» Written problem
Transcribe word for word only the span whose first line is the one with "for node in" and whose last line is the one with "self.socket = socket"; both of those lines belong to it.

····················

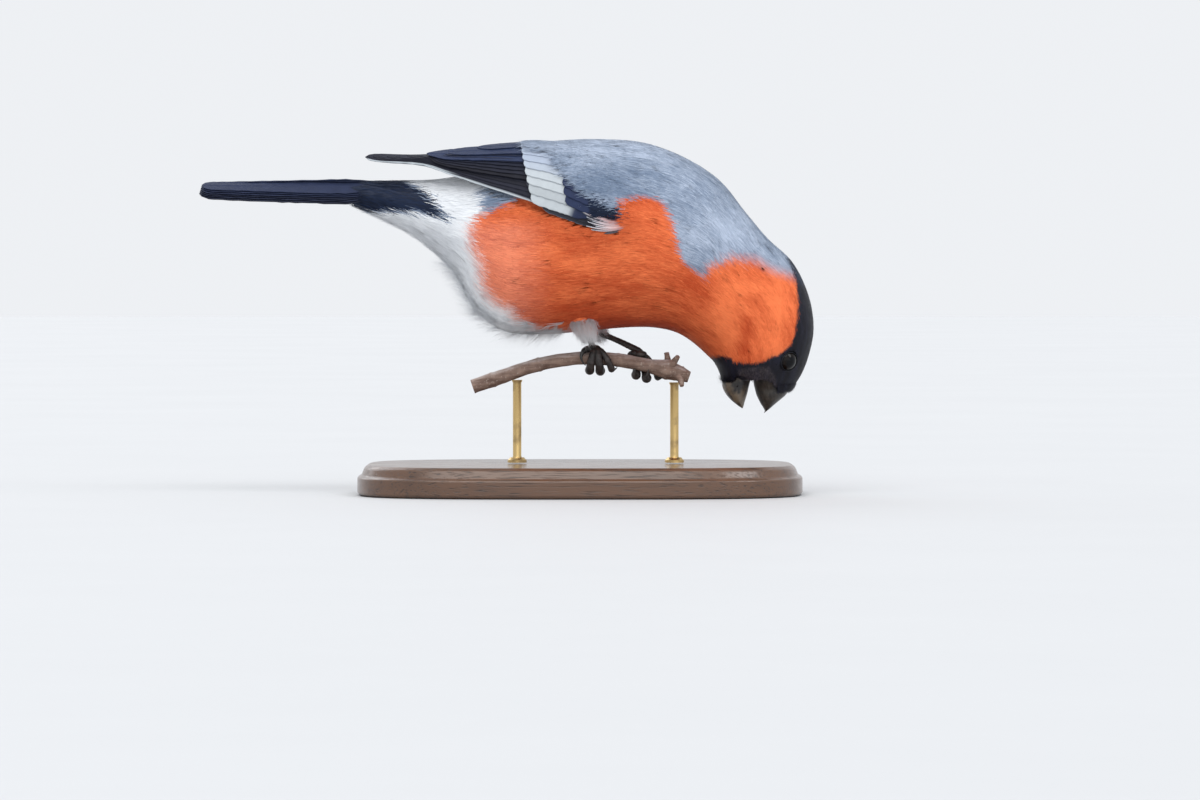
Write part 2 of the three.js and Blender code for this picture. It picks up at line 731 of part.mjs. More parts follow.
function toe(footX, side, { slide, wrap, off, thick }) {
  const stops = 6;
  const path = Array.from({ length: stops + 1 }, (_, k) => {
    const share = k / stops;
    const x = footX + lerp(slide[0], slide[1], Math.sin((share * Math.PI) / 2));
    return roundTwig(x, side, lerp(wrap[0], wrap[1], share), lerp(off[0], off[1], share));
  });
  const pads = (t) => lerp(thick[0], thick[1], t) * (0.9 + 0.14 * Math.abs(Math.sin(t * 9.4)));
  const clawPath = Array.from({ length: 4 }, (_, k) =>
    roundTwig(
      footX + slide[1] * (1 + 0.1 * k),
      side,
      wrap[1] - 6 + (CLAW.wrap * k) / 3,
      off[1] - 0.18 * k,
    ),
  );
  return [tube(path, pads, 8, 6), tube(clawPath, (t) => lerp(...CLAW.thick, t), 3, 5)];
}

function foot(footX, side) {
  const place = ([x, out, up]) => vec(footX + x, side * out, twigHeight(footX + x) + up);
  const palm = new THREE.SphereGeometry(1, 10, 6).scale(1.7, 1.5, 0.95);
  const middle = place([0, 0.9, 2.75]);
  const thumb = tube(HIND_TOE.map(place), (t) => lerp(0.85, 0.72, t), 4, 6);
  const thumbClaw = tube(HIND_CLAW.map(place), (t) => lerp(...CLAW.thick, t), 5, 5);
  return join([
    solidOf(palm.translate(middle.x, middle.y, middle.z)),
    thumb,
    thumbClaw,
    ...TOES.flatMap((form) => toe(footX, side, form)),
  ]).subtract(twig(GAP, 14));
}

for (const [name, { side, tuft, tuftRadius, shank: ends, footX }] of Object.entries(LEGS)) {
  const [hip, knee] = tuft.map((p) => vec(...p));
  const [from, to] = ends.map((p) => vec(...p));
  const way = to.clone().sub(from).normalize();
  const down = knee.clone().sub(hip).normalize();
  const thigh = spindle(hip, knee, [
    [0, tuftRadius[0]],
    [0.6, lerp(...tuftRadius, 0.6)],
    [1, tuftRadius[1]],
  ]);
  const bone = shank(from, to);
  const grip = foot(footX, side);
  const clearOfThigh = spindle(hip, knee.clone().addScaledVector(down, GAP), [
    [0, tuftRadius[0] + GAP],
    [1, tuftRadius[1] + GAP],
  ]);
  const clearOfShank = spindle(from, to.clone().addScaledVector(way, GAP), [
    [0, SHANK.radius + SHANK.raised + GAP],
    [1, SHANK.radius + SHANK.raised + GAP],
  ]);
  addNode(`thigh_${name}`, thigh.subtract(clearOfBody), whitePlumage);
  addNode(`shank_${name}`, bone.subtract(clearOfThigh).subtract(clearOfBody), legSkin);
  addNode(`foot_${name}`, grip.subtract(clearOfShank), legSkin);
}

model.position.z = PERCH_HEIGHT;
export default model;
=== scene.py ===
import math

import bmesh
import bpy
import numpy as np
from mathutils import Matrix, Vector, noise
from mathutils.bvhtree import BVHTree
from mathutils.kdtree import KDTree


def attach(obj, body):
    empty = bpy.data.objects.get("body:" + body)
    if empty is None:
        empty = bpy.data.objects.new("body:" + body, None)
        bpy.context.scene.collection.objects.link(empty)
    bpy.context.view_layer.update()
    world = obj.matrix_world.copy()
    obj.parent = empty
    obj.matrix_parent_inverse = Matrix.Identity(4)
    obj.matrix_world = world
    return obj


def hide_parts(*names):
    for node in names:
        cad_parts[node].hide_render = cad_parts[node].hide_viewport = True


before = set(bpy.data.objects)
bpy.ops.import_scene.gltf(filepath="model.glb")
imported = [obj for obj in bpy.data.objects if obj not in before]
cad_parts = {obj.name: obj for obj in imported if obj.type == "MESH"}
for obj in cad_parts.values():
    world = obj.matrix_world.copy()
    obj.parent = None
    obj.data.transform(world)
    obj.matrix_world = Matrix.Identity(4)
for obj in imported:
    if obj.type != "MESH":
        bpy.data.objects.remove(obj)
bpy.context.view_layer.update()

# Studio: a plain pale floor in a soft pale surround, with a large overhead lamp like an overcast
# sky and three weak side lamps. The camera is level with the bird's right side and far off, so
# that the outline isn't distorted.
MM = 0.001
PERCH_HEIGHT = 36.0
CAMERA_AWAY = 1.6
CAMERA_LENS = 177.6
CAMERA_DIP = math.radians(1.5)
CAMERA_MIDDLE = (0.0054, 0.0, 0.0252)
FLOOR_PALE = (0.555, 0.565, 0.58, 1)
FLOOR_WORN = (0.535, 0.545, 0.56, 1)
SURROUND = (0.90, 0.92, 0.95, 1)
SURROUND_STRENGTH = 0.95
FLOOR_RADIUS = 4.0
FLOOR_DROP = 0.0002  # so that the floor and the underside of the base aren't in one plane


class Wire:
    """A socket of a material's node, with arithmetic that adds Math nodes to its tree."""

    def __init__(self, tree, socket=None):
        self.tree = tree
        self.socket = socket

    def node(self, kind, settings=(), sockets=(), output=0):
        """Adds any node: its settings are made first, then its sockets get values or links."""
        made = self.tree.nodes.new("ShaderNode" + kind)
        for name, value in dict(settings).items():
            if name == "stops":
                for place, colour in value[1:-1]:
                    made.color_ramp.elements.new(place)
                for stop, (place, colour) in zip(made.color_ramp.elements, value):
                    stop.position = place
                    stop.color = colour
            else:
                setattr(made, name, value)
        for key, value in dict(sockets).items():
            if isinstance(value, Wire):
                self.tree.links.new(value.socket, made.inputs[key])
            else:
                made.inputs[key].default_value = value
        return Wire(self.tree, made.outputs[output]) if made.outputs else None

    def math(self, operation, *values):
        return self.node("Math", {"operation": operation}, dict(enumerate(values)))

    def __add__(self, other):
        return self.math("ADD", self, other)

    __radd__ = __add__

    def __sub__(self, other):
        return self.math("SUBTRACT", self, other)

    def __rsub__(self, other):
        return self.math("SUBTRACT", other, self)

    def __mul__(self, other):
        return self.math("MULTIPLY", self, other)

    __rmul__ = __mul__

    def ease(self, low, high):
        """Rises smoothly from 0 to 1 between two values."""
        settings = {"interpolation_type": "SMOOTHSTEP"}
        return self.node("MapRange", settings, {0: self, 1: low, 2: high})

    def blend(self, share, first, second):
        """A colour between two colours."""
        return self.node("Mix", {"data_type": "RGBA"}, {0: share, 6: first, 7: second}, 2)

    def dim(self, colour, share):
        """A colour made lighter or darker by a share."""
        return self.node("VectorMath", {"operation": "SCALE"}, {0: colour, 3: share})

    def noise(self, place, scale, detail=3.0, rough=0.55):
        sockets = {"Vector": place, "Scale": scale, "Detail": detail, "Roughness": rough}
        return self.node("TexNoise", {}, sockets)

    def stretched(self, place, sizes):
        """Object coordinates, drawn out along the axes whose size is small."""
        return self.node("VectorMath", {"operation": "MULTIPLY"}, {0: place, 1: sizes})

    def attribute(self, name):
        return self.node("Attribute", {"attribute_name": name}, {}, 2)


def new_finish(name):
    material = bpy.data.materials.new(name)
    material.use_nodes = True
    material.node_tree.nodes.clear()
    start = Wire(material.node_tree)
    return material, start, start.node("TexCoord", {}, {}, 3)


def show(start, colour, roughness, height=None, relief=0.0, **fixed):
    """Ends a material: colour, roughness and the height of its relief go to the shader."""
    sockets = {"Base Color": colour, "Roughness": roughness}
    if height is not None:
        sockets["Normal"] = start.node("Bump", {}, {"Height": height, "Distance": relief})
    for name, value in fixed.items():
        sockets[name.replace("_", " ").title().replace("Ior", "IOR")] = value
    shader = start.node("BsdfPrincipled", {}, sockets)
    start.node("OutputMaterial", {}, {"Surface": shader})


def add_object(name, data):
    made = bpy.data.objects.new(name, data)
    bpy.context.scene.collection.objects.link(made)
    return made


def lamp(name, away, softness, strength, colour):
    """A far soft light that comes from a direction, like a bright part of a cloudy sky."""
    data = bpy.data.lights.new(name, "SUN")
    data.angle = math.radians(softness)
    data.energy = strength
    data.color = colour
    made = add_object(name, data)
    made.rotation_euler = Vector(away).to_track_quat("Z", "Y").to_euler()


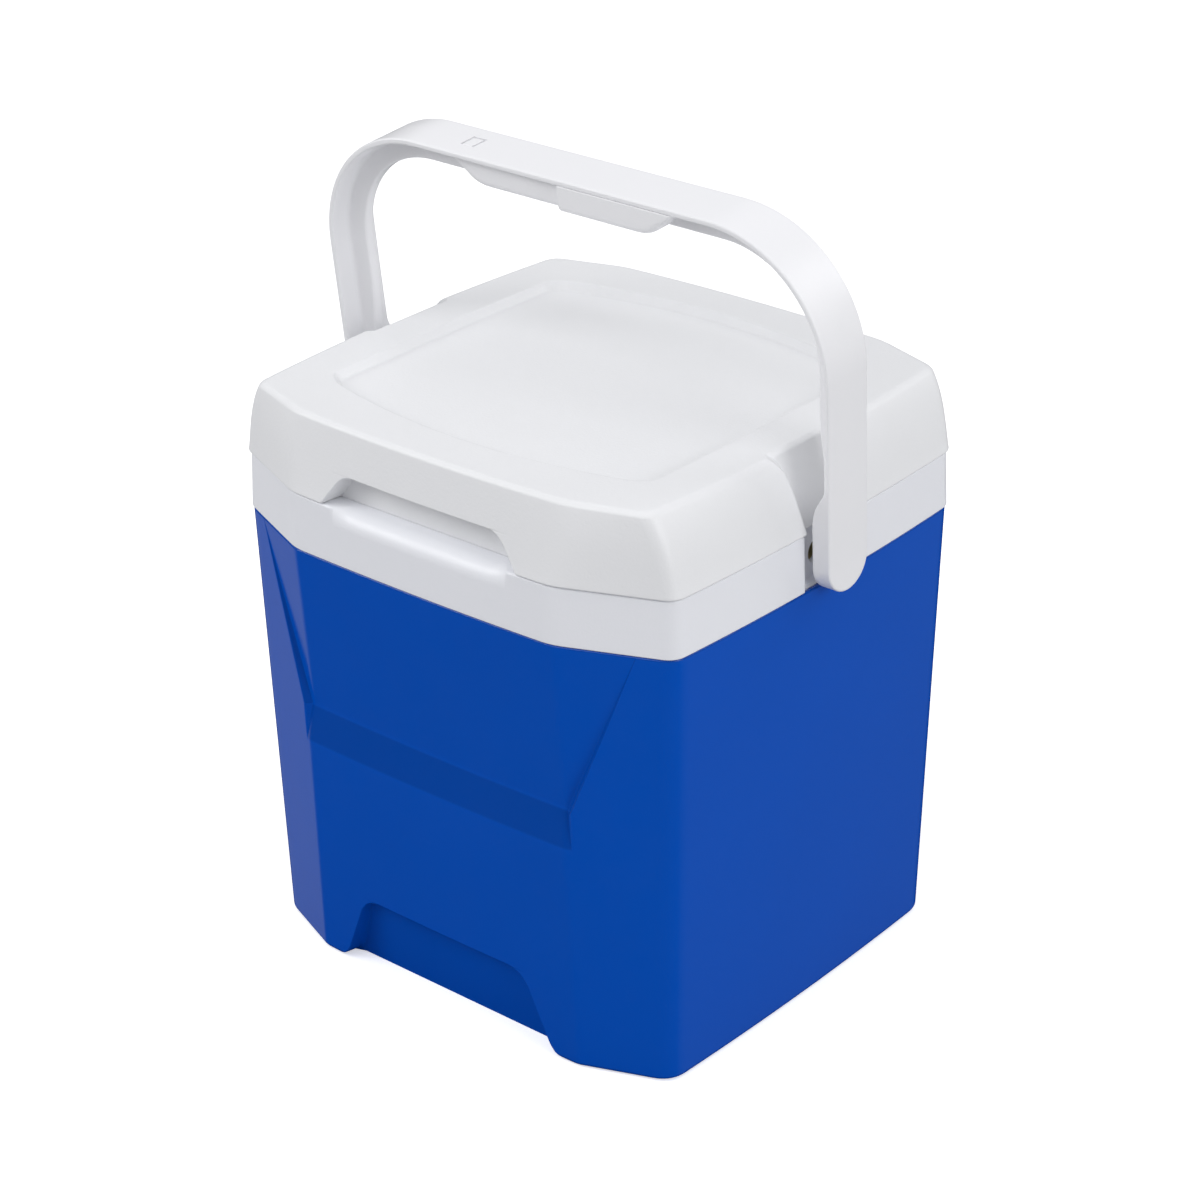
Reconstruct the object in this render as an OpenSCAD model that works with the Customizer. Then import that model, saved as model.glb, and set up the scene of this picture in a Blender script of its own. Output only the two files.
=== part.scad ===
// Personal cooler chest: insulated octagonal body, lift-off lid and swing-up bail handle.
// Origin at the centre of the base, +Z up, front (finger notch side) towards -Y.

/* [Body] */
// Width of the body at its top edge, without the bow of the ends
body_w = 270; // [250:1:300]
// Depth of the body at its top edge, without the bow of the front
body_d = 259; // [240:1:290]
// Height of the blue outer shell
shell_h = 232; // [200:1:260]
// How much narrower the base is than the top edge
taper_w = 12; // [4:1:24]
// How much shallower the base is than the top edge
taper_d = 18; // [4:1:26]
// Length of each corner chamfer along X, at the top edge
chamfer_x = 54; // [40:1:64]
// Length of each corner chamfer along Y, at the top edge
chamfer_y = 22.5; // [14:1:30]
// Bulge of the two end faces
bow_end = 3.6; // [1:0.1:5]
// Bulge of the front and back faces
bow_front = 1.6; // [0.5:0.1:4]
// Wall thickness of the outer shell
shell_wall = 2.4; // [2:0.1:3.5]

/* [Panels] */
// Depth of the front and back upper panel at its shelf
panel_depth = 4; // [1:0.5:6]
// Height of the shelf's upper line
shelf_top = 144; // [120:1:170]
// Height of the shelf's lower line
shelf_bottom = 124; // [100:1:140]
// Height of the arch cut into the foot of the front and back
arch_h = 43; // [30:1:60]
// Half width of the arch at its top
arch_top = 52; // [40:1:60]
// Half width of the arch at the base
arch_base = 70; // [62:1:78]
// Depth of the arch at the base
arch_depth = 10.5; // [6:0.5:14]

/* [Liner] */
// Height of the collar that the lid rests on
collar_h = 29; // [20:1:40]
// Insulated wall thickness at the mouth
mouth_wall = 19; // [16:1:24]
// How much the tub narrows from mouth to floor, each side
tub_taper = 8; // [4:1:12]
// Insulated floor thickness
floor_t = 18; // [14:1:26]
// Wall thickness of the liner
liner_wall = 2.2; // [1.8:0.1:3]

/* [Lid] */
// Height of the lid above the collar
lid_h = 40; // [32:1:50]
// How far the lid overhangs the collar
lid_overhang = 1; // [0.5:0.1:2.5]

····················

» Answer to this problem
    for node in names:
        cad_parts[node].hide_render = cad_parts[node].hide_viewport = True


before = set(bpy.data.objects)
bpy.ops.import_scene.gltf(filepath="model.glb")
imported = [obj for obj in bpy.data.objects if obj not in before]
cad_parts = {obj.name: obj for obj in imported if obj.type == "MESH"}
for obj in cad_parts.values():
    world = obj.matrix_world.copy()
    obj.parent = None
    obj.data.transform(world)
    obj.matrix_world = Matrix.Identity(4)
for obj in imported:
    if obj.type != "MESH":
        bpy.data.objects.remove(obj)
bpy.context.view_layer.update()

# Studio: a plain pale floor in a soft pale surround, with a large overhead lamp like an overcast
# sky and three weak side lamps. The camera is level with the bird's right side and far off, so
# that the outline isn't distorted.
MM = 0.001
PERCH_HEIGHT = 36.0
CAMERA_AWAY = 1.6
CAMERA_LENS = 177.6
CAMERA_DIP = math.radians(1.5)
CAMERA_MIDDLE = (0.0054, 0.0, 0.0252)
FLOOR_PALE = (0.555, 0.565, 0.58, 1)
FLOOR_WORN = (0.535, 0.545, 0.56, 1)
SURROUND = (0.90, 0.92, 0.95, 1)
SURROUND_STRENGTH = 0.95
FLOOR_RADIUS = 4.0
FLOOR_DROP = 0.0002  # so that the floor and the underside of the base aren't in one plane


class Wire:
    """A socket of a material's node, with arithmetic that adds Math nodes to its tree."""

    def __init__(self, tree, socket=None):
        self.tree = tree
        self.socket = socket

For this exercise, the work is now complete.